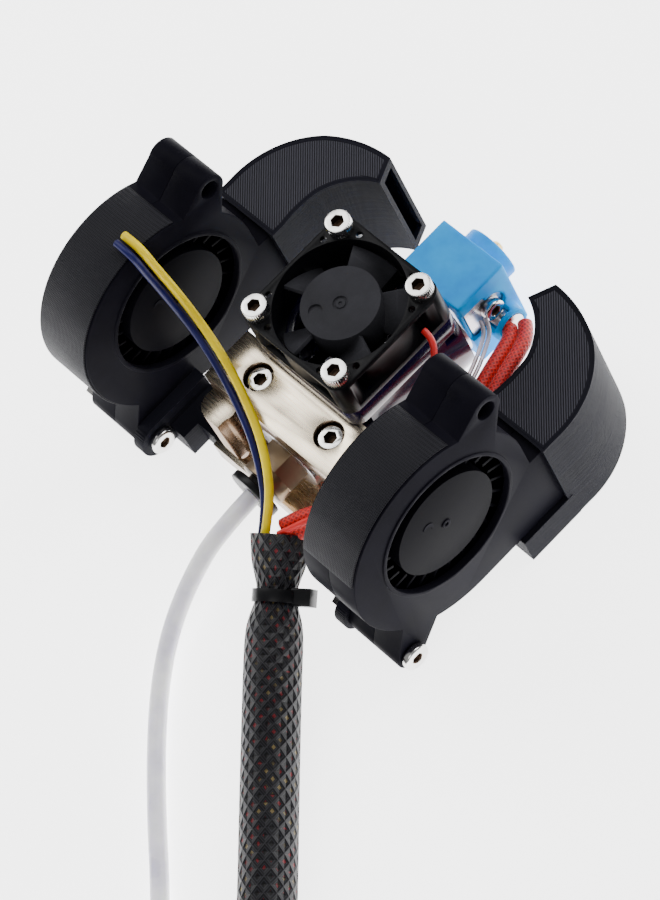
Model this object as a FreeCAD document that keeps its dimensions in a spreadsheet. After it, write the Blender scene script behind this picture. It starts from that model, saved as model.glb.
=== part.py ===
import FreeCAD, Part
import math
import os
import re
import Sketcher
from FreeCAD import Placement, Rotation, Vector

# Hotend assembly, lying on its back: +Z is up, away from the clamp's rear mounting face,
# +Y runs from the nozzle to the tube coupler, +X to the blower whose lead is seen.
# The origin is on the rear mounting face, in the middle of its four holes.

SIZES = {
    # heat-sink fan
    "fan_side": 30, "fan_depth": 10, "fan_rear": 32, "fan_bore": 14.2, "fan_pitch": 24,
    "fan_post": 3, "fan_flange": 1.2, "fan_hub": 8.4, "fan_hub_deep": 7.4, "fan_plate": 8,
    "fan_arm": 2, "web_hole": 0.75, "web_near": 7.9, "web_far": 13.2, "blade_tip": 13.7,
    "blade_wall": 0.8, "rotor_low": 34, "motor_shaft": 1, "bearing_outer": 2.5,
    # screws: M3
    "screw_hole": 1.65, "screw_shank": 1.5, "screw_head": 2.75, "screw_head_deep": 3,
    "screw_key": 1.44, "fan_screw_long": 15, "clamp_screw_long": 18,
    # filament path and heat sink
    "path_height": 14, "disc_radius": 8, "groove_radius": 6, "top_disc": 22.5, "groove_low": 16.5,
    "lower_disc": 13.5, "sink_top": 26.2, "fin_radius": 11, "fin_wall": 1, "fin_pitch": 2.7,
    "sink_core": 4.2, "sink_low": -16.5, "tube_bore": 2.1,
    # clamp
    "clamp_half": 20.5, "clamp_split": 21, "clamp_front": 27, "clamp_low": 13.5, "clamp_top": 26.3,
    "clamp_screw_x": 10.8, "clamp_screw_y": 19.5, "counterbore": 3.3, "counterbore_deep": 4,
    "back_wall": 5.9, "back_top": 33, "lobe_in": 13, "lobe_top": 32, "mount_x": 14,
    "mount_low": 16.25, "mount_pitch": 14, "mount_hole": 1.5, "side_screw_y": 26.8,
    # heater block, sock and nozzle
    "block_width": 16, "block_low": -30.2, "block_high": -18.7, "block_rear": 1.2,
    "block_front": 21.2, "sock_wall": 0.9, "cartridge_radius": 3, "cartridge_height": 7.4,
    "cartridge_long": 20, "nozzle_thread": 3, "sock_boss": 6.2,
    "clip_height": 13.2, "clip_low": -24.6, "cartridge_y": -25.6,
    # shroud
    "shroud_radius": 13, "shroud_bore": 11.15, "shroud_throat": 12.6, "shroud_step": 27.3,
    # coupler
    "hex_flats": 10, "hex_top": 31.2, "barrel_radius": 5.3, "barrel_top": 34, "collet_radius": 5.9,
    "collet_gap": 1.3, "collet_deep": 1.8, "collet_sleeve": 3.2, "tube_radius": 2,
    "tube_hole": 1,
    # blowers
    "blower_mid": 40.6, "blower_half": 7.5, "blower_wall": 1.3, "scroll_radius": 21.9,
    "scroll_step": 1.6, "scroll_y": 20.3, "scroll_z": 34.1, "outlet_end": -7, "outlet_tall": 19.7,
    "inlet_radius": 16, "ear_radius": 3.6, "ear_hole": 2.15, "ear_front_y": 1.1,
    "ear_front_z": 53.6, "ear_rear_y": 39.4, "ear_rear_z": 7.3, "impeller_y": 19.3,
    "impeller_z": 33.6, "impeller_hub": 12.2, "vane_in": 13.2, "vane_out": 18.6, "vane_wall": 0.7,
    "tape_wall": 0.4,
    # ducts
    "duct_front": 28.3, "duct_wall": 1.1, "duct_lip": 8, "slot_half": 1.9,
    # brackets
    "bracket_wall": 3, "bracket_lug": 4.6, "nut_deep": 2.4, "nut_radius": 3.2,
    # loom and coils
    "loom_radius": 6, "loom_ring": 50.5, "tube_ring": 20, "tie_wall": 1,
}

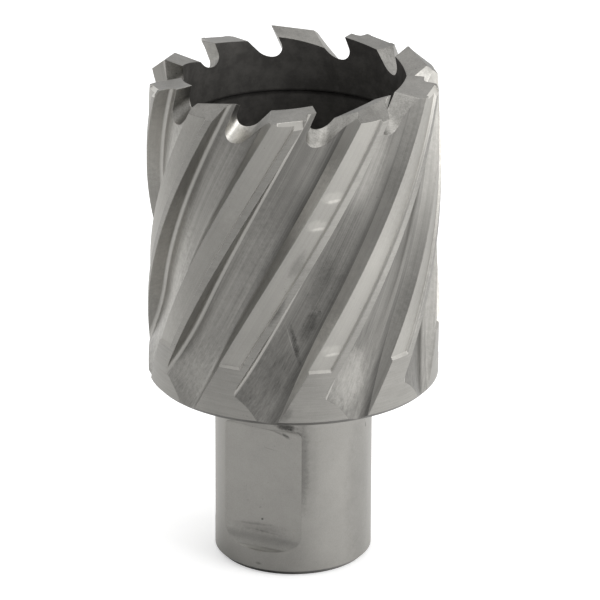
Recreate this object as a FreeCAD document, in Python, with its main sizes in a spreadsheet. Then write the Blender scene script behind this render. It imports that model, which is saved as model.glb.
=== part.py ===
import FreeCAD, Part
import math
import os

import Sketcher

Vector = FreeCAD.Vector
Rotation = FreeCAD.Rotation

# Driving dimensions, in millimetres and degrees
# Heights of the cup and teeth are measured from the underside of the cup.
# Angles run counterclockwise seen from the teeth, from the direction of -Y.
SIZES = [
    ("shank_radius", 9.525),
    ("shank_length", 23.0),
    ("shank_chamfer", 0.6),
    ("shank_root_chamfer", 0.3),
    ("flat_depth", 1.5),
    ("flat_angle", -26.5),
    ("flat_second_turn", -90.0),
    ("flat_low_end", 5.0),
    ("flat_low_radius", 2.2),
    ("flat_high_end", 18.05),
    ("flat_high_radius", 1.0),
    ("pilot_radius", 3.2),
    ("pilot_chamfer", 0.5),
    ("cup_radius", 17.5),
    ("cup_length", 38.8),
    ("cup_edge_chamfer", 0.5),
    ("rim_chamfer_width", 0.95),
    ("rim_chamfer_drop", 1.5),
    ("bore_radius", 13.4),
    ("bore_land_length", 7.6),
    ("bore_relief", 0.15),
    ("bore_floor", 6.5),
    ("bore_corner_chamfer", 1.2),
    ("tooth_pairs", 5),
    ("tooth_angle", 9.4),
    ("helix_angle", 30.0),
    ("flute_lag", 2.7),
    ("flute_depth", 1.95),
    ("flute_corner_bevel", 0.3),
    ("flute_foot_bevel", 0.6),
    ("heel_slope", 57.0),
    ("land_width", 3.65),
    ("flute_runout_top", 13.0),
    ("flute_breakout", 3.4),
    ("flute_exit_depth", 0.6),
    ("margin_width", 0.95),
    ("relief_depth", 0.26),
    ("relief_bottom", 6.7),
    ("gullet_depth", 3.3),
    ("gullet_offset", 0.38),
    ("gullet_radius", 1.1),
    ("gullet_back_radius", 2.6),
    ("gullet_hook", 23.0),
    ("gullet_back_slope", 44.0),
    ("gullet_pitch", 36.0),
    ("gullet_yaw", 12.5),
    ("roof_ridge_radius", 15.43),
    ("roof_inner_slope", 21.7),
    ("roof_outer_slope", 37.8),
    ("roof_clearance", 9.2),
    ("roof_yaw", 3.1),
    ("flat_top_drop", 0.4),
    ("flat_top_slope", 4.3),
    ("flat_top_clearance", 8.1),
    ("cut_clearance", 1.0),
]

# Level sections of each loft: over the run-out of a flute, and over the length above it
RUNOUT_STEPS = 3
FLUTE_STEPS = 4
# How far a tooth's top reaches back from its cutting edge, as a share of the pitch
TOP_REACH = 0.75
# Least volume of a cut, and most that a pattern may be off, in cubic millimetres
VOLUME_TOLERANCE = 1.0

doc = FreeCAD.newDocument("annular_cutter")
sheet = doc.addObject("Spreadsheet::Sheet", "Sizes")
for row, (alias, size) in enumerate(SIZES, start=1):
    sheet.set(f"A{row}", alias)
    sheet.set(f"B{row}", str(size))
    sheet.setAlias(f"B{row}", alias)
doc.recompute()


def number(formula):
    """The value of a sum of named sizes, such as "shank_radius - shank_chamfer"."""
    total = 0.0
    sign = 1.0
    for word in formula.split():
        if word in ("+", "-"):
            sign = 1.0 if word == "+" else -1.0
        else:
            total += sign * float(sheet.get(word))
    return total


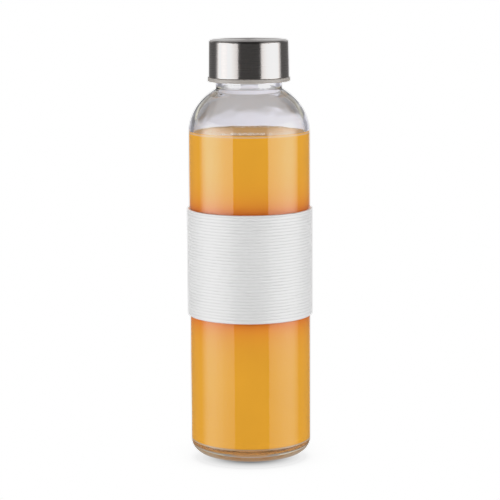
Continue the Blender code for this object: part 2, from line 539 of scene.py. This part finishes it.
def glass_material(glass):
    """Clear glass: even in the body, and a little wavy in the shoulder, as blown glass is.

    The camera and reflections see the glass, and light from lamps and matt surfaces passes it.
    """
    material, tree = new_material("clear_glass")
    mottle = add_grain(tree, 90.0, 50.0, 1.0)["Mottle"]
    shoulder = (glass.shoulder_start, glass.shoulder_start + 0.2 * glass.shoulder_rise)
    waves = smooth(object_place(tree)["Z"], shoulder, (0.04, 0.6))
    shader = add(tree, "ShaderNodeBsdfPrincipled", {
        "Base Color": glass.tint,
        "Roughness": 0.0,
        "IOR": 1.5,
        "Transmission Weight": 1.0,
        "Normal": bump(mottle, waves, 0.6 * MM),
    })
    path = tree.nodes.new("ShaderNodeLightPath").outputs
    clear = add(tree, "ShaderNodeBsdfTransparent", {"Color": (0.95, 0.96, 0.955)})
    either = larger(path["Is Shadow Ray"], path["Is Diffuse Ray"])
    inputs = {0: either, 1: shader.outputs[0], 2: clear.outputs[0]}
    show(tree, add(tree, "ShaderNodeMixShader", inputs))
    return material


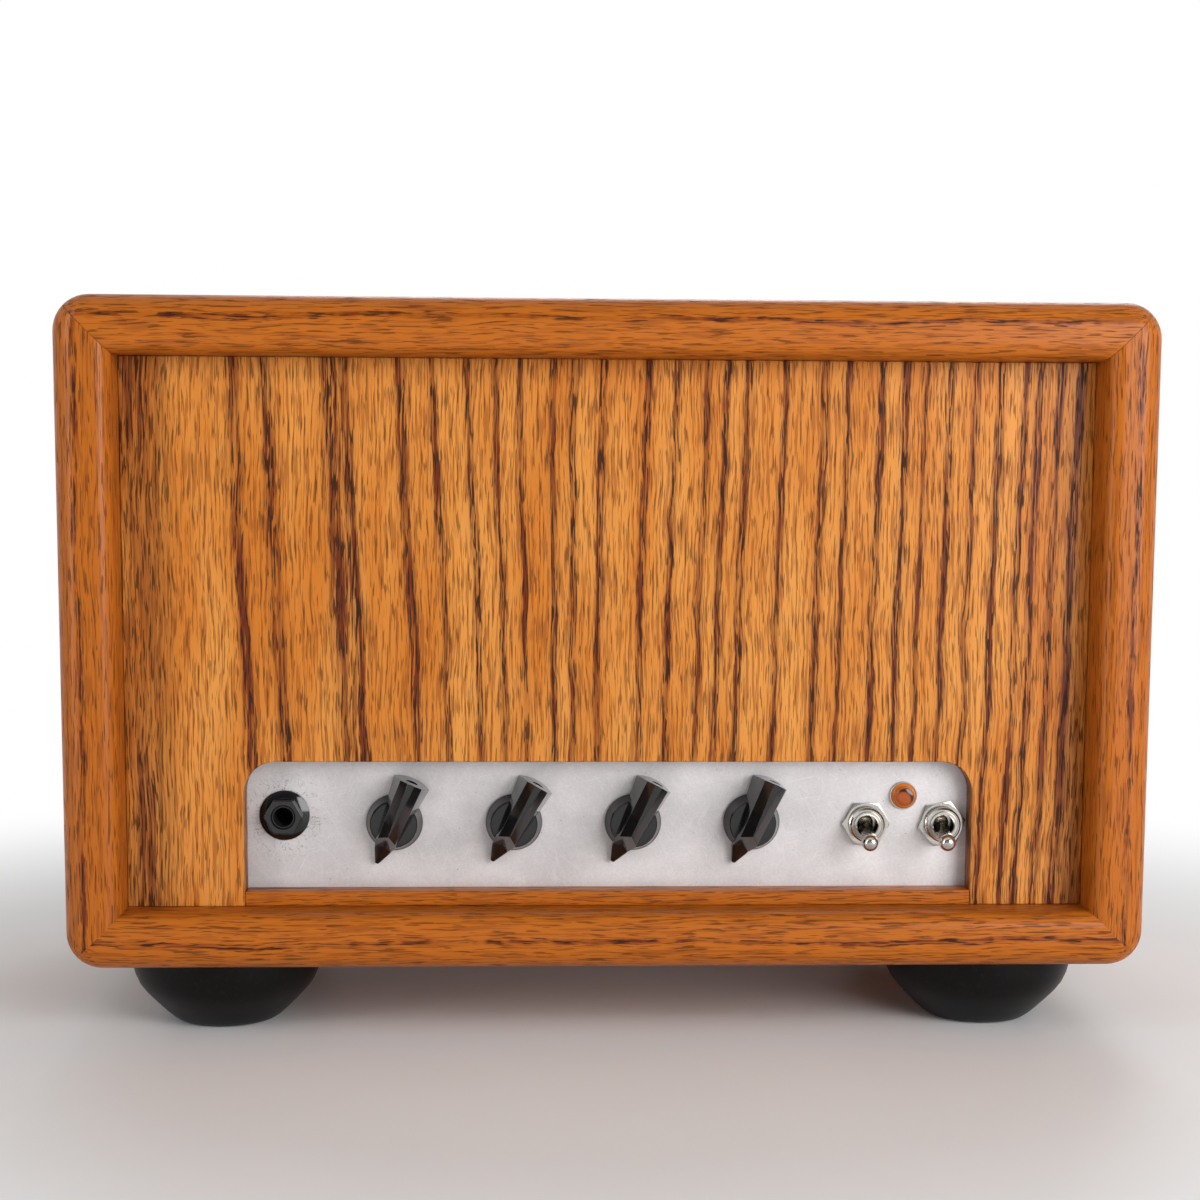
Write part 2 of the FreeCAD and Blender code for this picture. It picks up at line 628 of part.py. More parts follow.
##############################
Set down exactly the lines that begin the records and continue through the line bearing "# The origin"; include both ends.

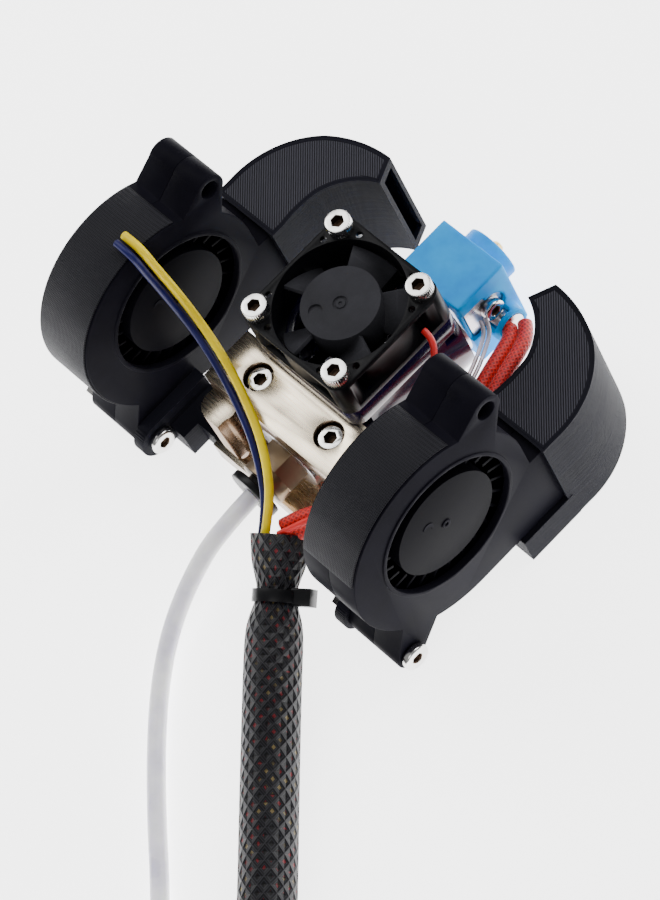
Model this object as a FreeCAD document that keeps its dimensions in a spreadsheet. After it, write the Blender scene script behind this picture. It starts from that model, saved as model.glb.
=== part.py ===
import FreeCAD, Part
import math
import os
import re
import Sketcher
from FreeCAD import Placement, Rotation, Vector

# Hotend assembly, lying on its back: +Z is up, away from the clamp's rear mounting face,
# +Y runs from the nozzle to the tube coupler, +X to the blower whose lead is seen.
# The origin is on the rear mounting face, in the middle of its four holes.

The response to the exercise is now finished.